1. A Minority Tory Government, with Parliament voting on each Tory issue on a case by case basis, often just rejecting them because they can, not a lot will get done and a new election would be needed soon.  The party sitting as the third party so not even the most effective opposition.

2. A "rainbow" coalition between parties that wouldn't quite have enough backing to get all their measures through Parliament.  This would be headed up by a Party that was quite clearly tired from too long in power and has ruined the countries finances and is very unpopular.

3. A chance to join a coalition that would have a majority.  The policies closest to the Liberals heart are pushed through in return for support to others.  Positions in Cabinet and right throughout Government and a chance to influence decisions.

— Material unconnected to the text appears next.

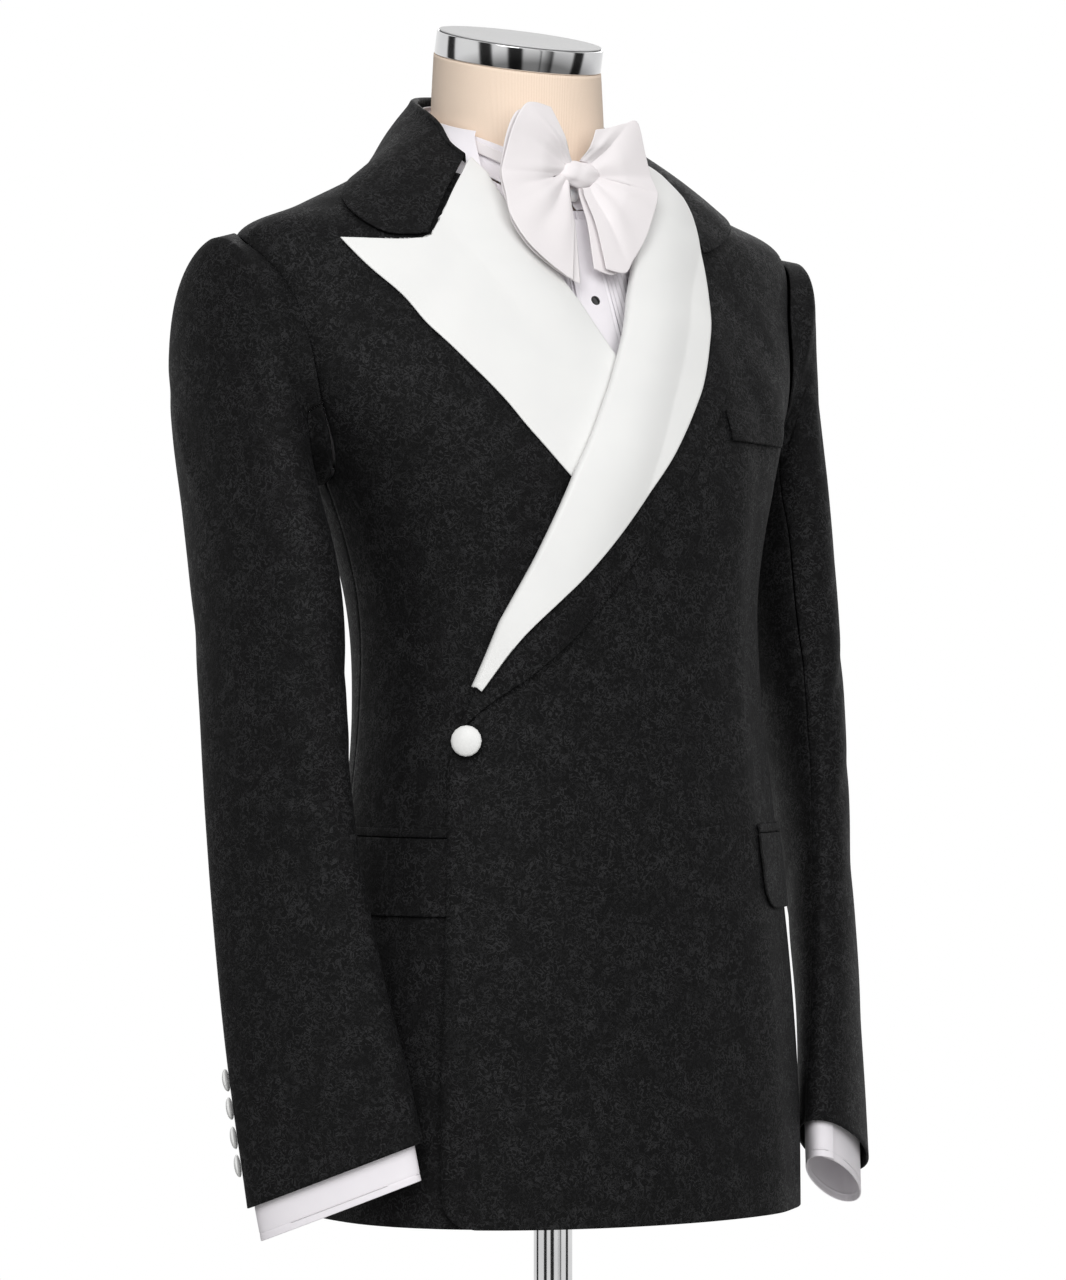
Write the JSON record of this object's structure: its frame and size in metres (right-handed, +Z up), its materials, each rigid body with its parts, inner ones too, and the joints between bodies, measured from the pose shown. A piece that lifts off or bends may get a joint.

You can put your ideas forward as much as you like but there's only one actual way to change things and that is by being in Government.  I think Nick and the team played a blinder, they seemed to get exactly what they wanted out of a deal, hopefully this will result in a successful vote for PR which will keep their influence in the Commons.  The cynics say that they were only interested in power, my response to that is who wouldn't be?  You will be judged on how you use that power!